[Start Available data]

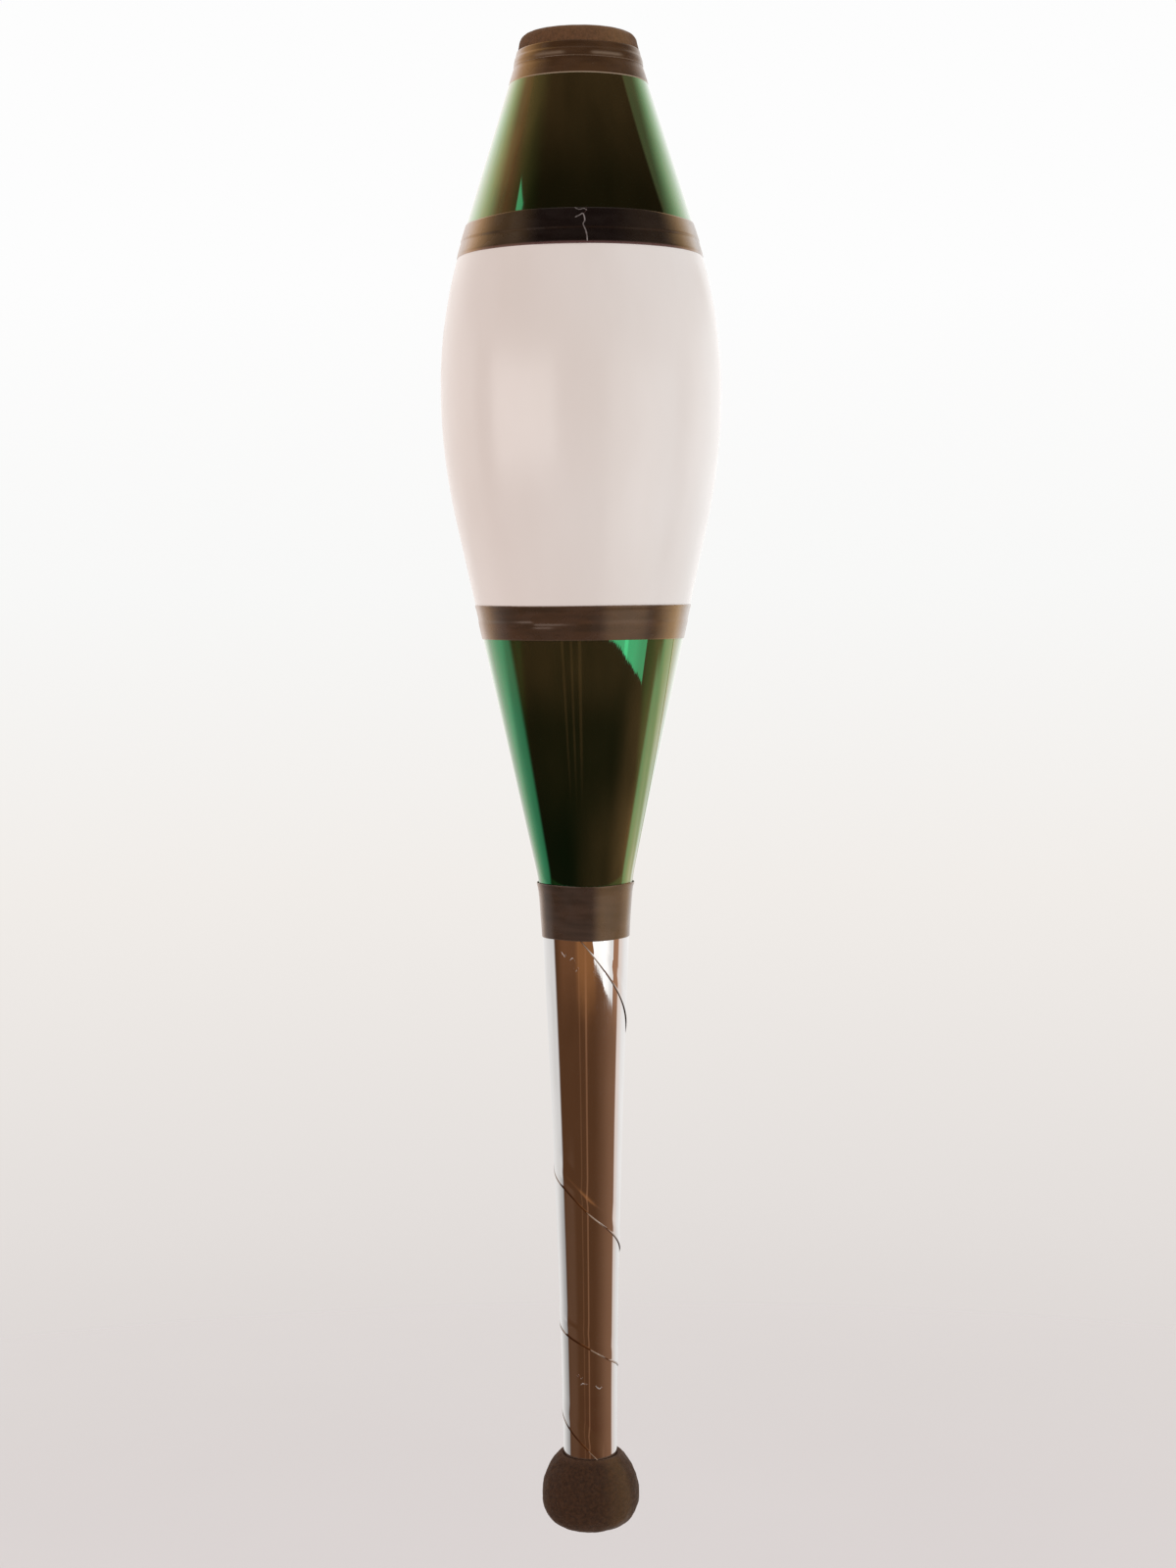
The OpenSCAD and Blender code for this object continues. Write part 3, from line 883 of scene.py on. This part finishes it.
def make_knob():
    """A ball with a socket for the sleeve and the dowel, and a recess for the washer and the screw below."""
    _, low, high = span("knob")
    washer_r, _, web_low = span("knob_washer")
    dowel_r, dowel_low, _ = span("dowel")
    seat = span("handle_sleeve")[1]
    socket, hole = sleeve_at(seat) + 2 * FIT, dowel_r + FIT
    recess = washer_r + WASHER_FIT
    steps = np.linspace(0, 1, 46)[1:-1]
    outer = [(knob_at(low + (high - low) * s), low + (high - low) * s) for s in steps]
    mouth = knob_at(high)
    # the last two points only steer the rounding of the lips next to them, and are dropped
    inside = rounded(
        [
            (mouth, high, 0.7), (socket, high, 0.45), (socket, seat, 0.2),
            (hole, seat, 0.2), (hole, dowel_low, 0.2), (SCREW_HOLE, dowel_low, 0.2),
            (SCREW_HOLE, web_low, 0.2), (recess, web_low, 0.3), (recess, low, 0.8),
            (recess + 1.6 * MM, low + 0.42 * MM, 0), (mouth + 3 * MM, high - 2.6 * MM, 0),
        ]
    )[:-2]
    section = [p for p in outer if p[1] > low + 0.5 * MM] + [tuple(p) for p in inside]

    def shape(angle, radius, z):
        skin = (radius > knob_at(z) - 0.6 * MM) & (z > low + 0.5 * MM)
        coarse, fine = foam_skin(angle, z, 61)
        push = (0.10 * coarse + 0.07 * fine) * MM - 0.1 * MM
        return np.minimum(radius + np.where(skin, push, 0), radius.max()), z

    def wear_and_highlight(angle, radius, z):
        return 0.4 * bell(z, high, 1.0 * MM) + 0.5 * bell(z, low, 1 * MM)

    turned("knob_ball", section, "foam", ["knob"], shape, around(220), wear_and_highlight)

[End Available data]

Written exercise>
Using the data above, reproduce every line exactly.

Exercise response>
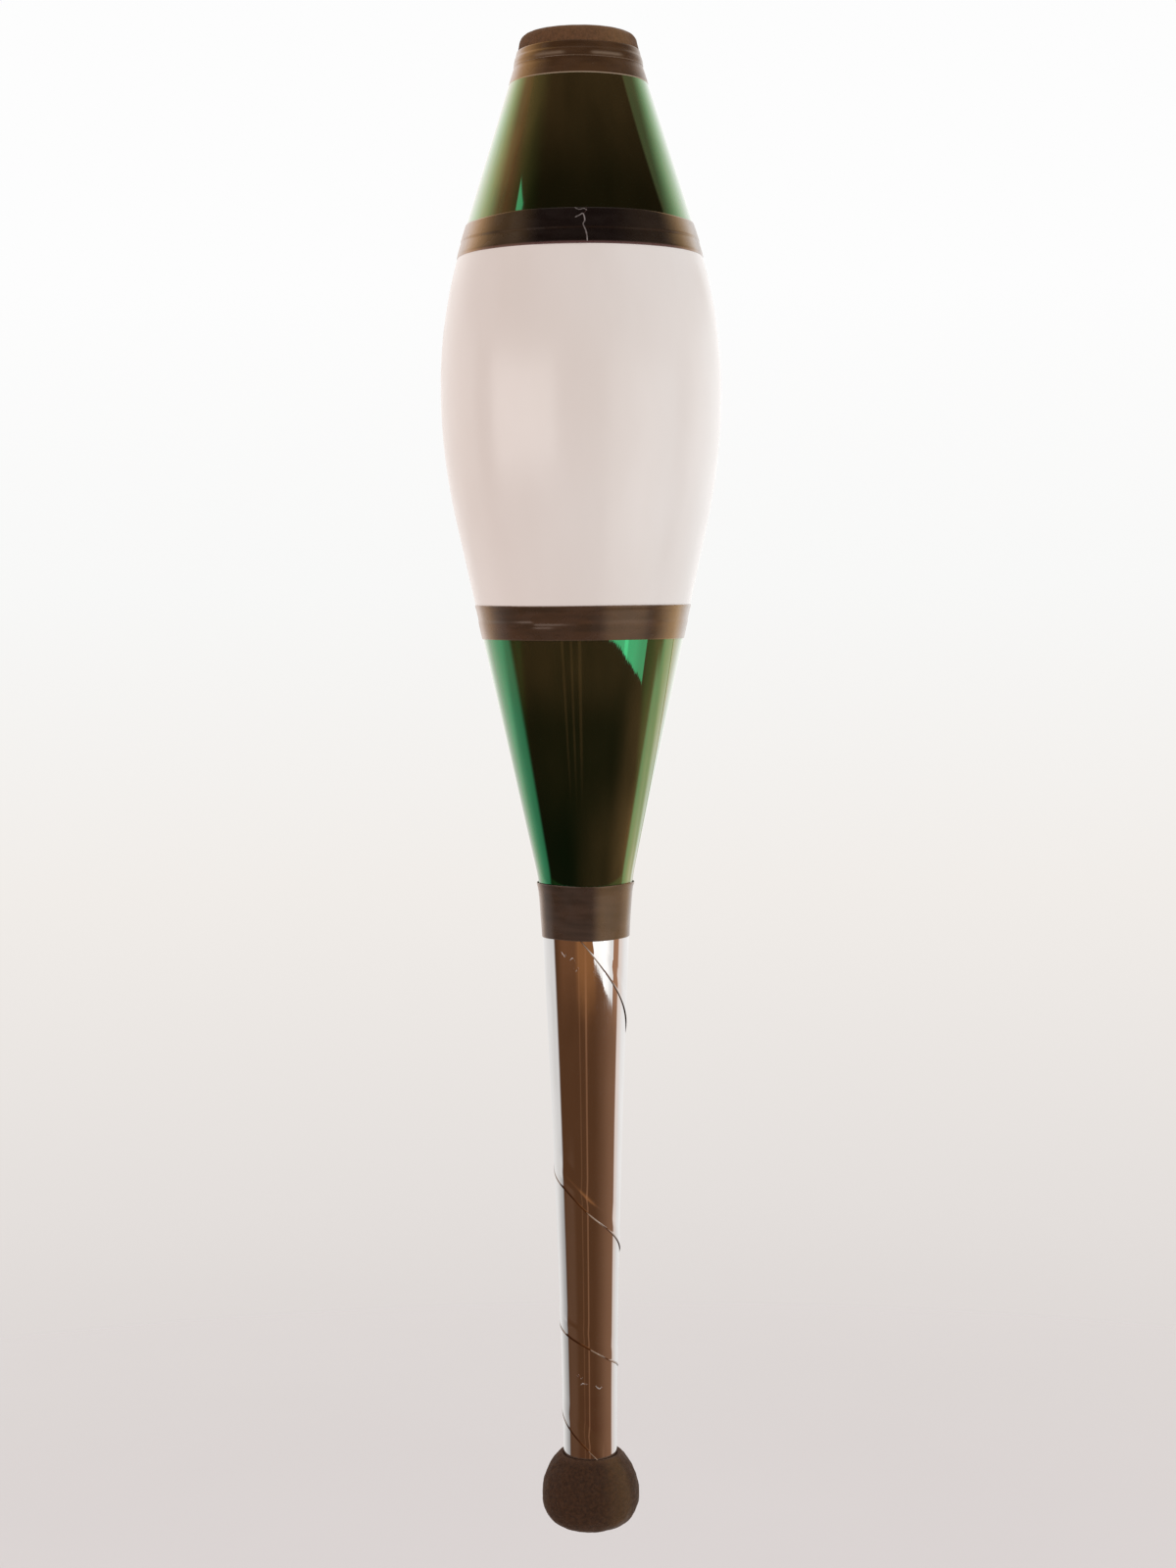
The OpenSCAD and Blender code for this object continues. Write part 3, from line 883 of scene.py on. This part finishes it.
def make_knob():
    """A ball with a socket for the sleeve and the dowel, and a recess for the washer and the screw below."""
    _, low, high = span("knob")
    washer_r, _, web_low = span("knob_washer")
    dowel_r, dowel_low, _ = span("dowel")
    seat = span("handle_sleeve")[1]
    socket, hole = sleeve_at(seat) + 2 * FIT, dowel_r + FIT
    recess = washer_r + WASHER_FIT
    steps = np.linspace(0, 1, 46)[1:-1]
    outer = [(knob_at(low + (high - low) * s), low + (high - low) * s) for s in steps]
    mouth = knob_at(high)
    # the last two points only steer the rounding of the lips next to them, and are dropped
    inside = rounded(
        [
            (mouth, high, 0.7), (socket, high, 0.45), (socket, seat, 0.2),
            (hole, seat, 0.2), (hole, dowel_low, 0.2), (SCREW_HOLE, dowel_low, 0.2),
            (SCREW_HOLE, web_low, 0.2), (recess, web_low, 0.3), (recess, low, 0.8),
            (recess + 1.6 * MM, low + 0.42 * MM, 0), (mouth + 3 * MM, high - 2.6 * MM, 0),
        ]
    )[:-2]
    section = [p for p in outer if p[1] > low + 0.5 * MM] + [tuple(p) for p in inside]

    def shape(angle, radius, z):
        skin = (radius > knob_at(z) - 0.6 * MM) & (z > low + 0.5 * MM)
        coarse, fine = foam_skin(angle, z, 61)
        push = (0.10 * coarse + 0.07 * fine) * MM - 0.1 * MM
        return np.minimum(radius + np.where(skin, push, 0), radius.max()), z

    def wear_and_highlight(angle, radius, z):
        return 0.4 * bell(z, high, 1.0 * MM) + 0.5 * bell(z, low, 1 * MM)

    turned("knob_ball", section, "foam", ["knob"], shape, around(220), wear_and_highlight)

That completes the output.